3D code data
• • • • • • •

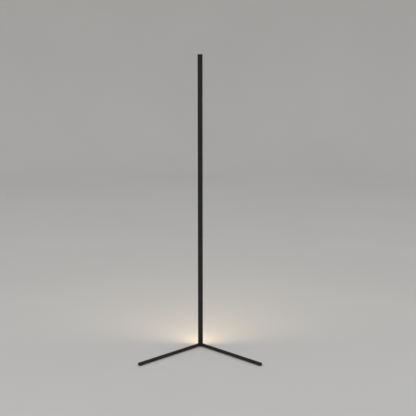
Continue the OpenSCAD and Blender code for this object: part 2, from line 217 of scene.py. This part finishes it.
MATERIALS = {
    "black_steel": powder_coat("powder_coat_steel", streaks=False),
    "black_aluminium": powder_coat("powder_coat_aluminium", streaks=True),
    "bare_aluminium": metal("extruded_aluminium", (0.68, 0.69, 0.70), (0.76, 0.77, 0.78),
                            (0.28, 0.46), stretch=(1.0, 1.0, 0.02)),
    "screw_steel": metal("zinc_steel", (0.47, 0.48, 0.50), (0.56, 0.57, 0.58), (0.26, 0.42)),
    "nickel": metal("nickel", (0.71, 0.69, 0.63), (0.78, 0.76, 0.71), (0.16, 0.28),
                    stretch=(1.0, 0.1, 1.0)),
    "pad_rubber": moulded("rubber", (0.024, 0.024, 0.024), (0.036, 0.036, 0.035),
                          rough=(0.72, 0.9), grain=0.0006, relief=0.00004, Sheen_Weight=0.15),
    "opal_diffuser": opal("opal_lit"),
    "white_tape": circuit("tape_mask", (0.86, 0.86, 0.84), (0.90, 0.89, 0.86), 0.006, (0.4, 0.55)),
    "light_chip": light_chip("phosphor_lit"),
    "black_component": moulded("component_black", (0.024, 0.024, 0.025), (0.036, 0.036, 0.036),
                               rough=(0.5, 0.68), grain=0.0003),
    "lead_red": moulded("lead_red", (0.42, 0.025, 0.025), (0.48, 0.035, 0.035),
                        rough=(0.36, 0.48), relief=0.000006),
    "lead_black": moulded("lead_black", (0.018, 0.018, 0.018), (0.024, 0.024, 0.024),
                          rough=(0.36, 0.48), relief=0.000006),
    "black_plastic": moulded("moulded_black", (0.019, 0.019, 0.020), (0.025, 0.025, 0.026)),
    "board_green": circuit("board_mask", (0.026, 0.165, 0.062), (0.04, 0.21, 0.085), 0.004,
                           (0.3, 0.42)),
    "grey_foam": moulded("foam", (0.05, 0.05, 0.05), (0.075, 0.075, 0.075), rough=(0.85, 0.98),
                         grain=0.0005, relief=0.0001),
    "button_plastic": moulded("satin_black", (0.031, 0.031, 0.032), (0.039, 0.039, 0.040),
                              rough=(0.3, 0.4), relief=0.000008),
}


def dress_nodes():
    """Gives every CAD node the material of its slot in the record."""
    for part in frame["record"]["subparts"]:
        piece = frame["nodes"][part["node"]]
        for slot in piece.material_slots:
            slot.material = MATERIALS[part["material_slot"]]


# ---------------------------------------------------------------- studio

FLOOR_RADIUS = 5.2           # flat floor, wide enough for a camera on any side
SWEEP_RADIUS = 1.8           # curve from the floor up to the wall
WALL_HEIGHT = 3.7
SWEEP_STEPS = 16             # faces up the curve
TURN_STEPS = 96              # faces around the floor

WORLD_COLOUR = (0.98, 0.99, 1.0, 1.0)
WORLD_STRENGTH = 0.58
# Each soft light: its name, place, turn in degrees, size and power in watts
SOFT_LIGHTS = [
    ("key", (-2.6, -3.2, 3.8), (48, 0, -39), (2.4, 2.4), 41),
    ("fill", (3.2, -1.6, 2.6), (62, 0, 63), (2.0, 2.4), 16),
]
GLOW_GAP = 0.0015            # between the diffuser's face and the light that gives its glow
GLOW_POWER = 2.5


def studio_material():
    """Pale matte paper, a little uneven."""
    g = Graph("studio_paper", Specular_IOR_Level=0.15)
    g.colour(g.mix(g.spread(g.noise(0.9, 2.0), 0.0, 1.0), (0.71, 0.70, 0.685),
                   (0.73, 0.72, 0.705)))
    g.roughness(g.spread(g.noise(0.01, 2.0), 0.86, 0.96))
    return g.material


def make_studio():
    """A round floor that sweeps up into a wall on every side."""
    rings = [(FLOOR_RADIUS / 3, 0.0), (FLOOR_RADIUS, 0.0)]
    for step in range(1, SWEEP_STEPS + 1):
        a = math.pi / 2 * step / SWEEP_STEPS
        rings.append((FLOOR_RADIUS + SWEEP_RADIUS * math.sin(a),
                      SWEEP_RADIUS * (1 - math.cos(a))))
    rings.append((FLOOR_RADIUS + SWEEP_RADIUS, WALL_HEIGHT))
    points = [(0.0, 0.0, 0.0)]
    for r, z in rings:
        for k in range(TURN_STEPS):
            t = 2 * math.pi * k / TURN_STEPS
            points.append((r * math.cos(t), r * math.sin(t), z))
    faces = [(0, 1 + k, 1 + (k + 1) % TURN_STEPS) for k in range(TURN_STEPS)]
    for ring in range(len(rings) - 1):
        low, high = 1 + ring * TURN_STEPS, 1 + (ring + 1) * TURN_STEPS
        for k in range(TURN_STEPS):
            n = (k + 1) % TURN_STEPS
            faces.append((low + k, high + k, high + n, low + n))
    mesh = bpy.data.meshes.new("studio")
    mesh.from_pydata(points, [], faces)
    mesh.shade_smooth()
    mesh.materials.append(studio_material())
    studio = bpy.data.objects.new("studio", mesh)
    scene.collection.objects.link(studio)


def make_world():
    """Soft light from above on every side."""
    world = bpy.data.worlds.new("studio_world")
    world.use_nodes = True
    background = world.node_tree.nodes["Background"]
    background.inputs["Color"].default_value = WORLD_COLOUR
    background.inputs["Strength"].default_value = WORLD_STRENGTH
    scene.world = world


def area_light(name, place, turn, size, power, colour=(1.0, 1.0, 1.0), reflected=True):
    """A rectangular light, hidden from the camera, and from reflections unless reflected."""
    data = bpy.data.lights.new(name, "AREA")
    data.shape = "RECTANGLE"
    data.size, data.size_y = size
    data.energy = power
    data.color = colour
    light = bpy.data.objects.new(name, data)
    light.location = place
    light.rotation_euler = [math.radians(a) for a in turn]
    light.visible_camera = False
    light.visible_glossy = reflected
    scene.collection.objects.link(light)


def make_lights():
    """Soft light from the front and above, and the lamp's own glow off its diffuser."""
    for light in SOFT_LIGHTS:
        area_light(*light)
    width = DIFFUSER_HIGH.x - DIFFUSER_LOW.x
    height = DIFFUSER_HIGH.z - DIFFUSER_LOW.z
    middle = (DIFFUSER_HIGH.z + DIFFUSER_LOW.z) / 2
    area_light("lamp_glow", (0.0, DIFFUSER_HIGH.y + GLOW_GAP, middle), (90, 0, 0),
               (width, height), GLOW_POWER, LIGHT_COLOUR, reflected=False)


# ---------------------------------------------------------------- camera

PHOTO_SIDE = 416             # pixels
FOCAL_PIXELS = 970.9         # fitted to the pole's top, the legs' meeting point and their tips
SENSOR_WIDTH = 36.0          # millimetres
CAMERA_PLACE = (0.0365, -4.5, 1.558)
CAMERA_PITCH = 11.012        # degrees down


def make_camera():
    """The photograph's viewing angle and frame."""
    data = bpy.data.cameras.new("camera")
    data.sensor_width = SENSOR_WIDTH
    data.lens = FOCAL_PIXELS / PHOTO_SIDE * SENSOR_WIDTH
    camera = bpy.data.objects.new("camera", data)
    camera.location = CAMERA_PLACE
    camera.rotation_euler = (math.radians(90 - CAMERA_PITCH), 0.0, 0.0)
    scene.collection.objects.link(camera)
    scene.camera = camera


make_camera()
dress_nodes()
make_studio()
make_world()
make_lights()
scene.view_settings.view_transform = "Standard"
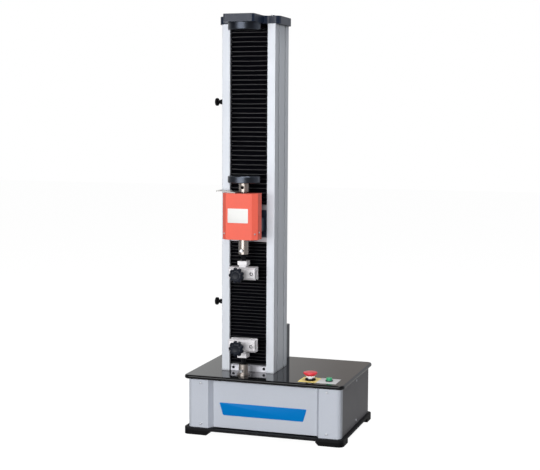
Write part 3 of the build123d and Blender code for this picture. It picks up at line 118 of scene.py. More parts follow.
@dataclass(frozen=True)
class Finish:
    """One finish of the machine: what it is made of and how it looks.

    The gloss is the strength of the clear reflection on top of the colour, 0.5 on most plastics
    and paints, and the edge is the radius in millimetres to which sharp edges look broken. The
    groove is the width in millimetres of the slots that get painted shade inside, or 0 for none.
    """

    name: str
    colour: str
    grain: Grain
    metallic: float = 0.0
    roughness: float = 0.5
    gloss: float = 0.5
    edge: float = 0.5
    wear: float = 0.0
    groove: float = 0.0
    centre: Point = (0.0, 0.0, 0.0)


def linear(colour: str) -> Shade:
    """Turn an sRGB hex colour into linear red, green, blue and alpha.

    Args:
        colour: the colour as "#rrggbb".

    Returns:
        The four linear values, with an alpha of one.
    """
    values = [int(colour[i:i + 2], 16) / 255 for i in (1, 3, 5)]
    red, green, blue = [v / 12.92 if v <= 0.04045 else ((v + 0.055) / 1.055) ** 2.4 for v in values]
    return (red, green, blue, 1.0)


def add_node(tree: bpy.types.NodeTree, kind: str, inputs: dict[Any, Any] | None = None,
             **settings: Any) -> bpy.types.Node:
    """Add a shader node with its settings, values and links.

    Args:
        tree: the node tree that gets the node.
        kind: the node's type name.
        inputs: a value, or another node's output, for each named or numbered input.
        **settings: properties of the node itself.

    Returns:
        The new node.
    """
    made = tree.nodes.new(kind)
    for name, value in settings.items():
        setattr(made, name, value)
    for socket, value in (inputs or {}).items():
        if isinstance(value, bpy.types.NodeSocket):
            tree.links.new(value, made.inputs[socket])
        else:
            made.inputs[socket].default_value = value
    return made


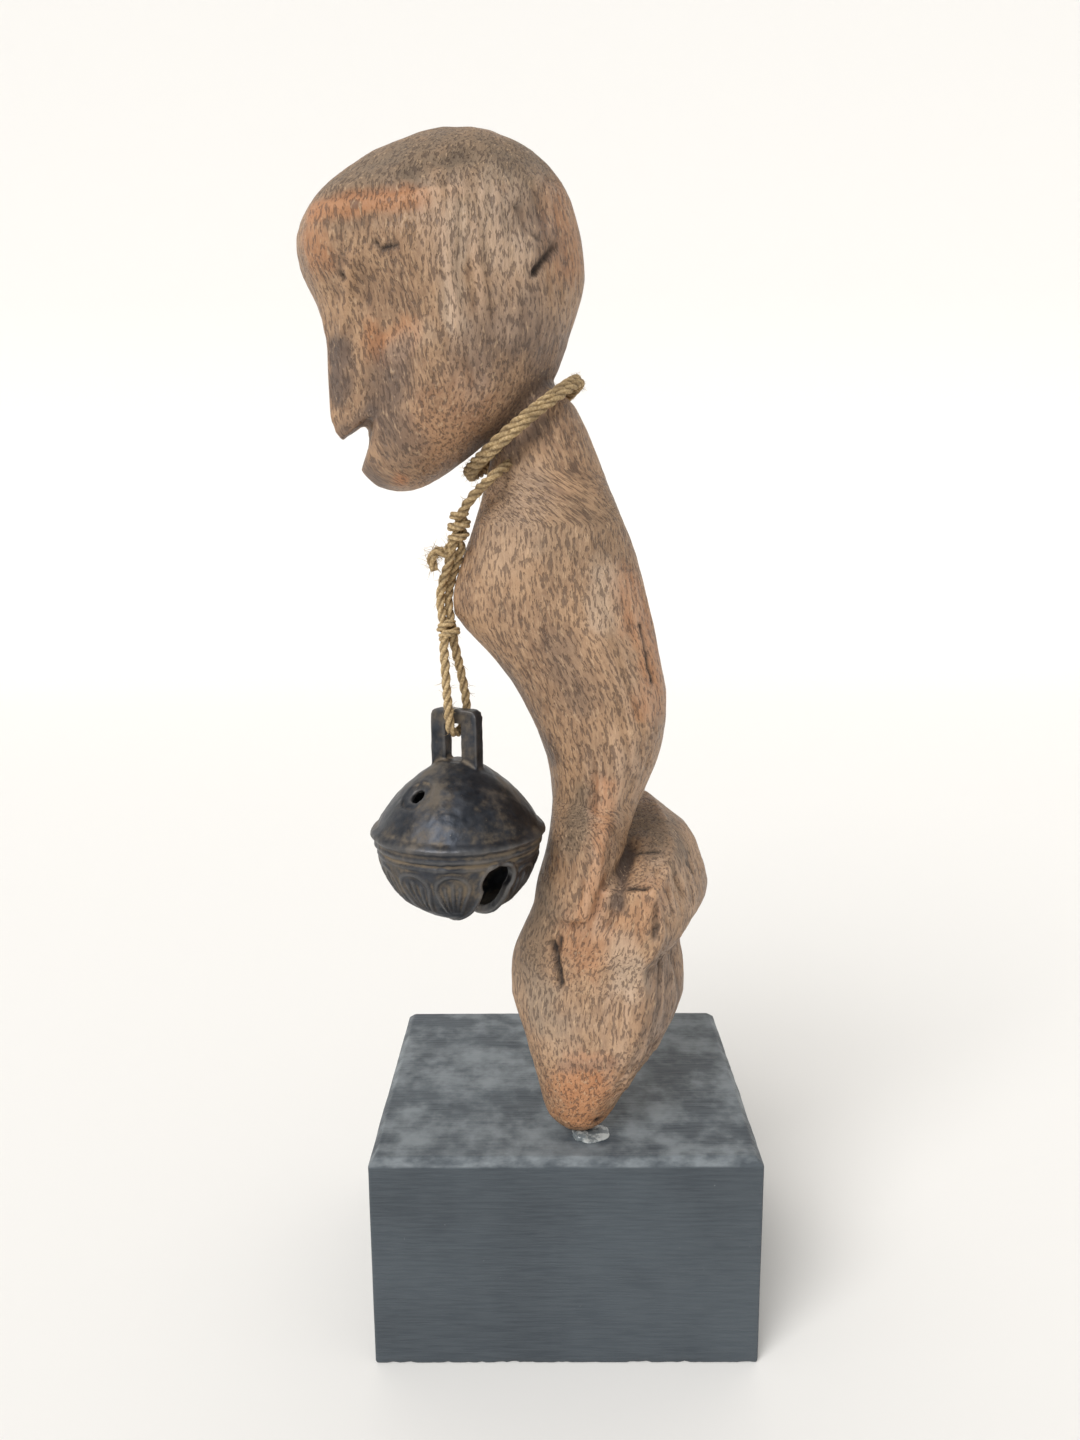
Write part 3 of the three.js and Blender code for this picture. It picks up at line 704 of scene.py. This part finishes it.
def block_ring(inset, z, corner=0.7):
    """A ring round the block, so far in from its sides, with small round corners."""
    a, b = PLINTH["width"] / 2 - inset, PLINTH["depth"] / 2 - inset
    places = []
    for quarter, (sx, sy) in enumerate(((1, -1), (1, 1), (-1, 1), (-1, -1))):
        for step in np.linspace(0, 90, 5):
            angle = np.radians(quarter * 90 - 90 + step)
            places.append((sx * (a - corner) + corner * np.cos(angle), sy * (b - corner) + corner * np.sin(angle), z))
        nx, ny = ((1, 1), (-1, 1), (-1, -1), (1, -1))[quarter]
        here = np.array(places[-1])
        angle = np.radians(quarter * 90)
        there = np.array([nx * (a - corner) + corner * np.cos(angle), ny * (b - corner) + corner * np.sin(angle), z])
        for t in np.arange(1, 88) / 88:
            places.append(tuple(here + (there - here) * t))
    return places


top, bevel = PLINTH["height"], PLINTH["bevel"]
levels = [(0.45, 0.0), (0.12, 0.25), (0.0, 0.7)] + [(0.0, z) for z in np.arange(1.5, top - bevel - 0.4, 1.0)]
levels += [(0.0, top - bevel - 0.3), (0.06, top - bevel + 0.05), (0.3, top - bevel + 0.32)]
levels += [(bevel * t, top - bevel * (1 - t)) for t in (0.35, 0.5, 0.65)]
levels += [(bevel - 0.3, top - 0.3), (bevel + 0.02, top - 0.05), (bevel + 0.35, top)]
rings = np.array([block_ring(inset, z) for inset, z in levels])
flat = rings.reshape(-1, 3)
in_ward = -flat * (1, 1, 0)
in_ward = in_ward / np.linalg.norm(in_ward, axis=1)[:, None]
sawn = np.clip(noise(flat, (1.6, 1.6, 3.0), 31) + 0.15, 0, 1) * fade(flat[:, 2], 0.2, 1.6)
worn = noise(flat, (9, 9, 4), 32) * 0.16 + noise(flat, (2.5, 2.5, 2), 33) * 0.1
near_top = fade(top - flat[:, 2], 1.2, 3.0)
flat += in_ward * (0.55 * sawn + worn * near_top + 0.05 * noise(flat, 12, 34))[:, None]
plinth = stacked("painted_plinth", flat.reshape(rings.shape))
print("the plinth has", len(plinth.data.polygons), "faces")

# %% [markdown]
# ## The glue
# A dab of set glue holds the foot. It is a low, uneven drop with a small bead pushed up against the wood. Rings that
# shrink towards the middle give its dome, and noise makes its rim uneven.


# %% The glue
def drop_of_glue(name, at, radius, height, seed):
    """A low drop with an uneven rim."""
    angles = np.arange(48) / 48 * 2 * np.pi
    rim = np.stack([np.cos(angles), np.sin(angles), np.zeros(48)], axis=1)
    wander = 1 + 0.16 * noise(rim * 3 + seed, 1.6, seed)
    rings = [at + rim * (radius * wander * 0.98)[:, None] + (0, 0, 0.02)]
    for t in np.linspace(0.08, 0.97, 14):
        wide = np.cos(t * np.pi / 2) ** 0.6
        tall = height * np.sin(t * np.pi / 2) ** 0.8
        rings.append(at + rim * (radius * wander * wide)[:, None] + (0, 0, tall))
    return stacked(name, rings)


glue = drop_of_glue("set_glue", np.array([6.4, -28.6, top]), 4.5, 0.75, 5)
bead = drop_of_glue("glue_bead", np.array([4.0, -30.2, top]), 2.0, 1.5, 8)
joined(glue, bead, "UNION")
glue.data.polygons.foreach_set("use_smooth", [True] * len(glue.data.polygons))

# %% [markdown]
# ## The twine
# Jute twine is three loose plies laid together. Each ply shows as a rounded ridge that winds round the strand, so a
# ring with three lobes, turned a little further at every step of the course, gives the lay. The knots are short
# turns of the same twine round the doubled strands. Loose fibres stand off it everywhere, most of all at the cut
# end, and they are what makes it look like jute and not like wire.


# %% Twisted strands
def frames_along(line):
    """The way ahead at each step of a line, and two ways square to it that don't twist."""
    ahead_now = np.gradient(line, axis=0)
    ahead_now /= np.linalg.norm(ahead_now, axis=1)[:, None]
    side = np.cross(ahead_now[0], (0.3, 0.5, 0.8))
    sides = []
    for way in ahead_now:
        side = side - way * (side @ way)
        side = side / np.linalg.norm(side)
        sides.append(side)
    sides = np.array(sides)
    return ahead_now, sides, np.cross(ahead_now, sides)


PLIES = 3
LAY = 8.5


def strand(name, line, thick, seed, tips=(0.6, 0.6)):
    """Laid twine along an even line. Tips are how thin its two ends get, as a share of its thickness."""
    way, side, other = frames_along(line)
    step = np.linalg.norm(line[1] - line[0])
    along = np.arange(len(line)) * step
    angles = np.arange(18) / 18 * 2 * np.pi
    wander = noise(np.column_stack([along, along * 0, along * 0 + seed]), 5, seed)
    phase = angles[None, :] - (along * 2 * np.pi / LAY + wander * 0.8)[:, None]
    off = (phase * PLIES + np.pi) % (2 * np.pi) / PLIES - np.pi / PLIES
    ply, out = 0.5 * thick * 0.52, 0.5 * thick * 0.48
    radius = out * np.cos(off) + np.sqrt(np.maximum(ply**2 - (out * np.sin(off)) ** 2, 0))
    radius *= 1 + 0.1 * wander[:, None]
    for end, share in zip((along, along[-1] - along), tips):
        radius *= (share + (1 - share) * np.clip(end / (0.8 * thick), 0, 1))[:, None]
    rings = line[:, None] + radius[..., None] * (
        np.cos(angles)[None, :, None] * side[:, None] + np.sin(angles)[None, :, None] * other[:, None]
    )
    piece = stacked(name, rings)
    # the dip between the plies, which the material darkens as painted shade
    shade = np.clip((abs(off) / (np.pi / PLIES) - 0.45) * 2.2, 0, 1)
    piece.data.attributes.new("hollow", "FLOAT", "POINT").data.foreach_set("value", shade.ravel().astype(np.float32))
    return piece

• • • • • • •

Exercise: In the listing above, find the line with "Write part 3 of the build123d" and the line with "colour: the colour", then print exactly those lines and every line between them.

Output of the exercise:
Write part 3 of the build123d and Blender code for this picture. It picks up at line 118 of scene.py. More parts follow.
@dataclass(frozen=True)
class Finish:
    """One finish of the machine: what it is made of and how it looks.

    The gloss is the strength of the clear reflection on top of the colour, 0.5 on most plastics
    and paints, and the edge is the radius in millimetres to which sharp edges look broken. The
    groove is the width in millimetres of the slots that get painted shade inside, or 0 for none.
    """

    name: str
    colour: str
    grain: Grain
    metallic: float = 0.0
    roughness: float = 0.5
    gloss: float = 0.5
    edge: float = 0.5
    wear: float = 0.0
    groove: float = 0.0
    centre: Point = (0.0, 0.0, 0.0)


def linear(colour: str) -> Shade:
    """Turn an sRGB hex colour into linear red, green, blue and alpha.

    Args:
        colour: the colour as "#rrggbb".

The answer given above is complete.